Sorry this is not so clear. The motivation for this "is_risky" mechanism is to try to avoid having a BBRv2 flow knowingly hold the buffer at exactly full for a whole round trip time, when there is no need to do so.
The tricky part is that there is a one-round-trip delay between the moment a flow exercises a behavior that causes a buffer to overflow and cause loss, and the moment the flow detects that loss.
The inflight_hi value comes from the flow's previous measurements of the amount of data that most recently seemed like it would cause the loss rate to cross the loss_thresh threshold; so it's often right around the level at which the buffer is full and starts dropping packets. If a flow drives inflight up to inflight_hi and then waits a round trip time to find out whether this caused significant loss, then it's likely holding the buffer near the exactly-full point for a full round trip time, causing high delay and elevated loss for any other flows sharing the bottleneck.

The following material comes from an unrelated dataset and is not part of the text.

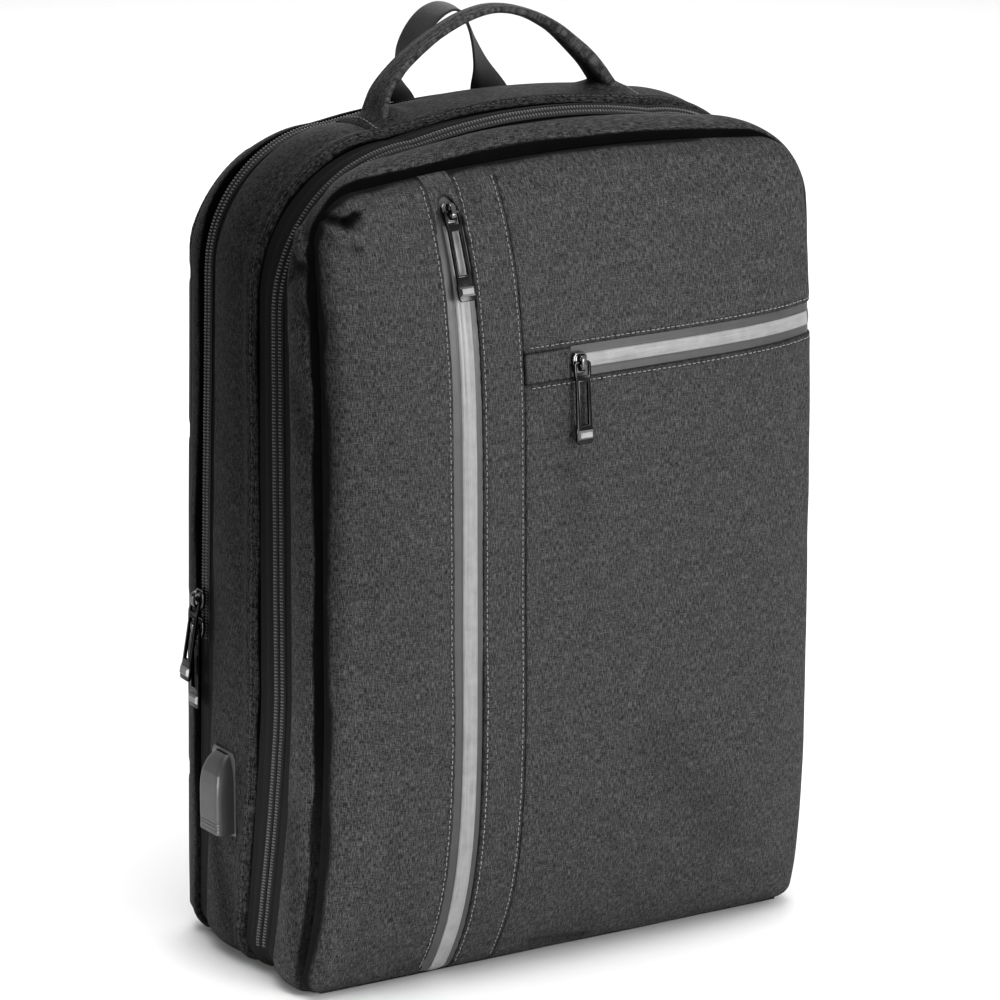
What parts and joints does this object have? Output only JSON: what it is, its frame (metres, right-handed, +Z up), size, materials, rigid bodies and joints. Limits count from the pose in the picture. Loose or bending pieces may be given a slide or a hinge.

The "is_risky" mechanism is designed to momentarily push inflight up to inflight_hi, then pull it down again until we can find out whether this caused loss. Once the flow sees that this bandwidth probing did not seem to cause excessive loss, the bandwidth probing continues persistently.
This may be more complexity that is warranted, and we may be able to shave it off before we transition out of "alpha". But that hopefully at least clarifies the motivation.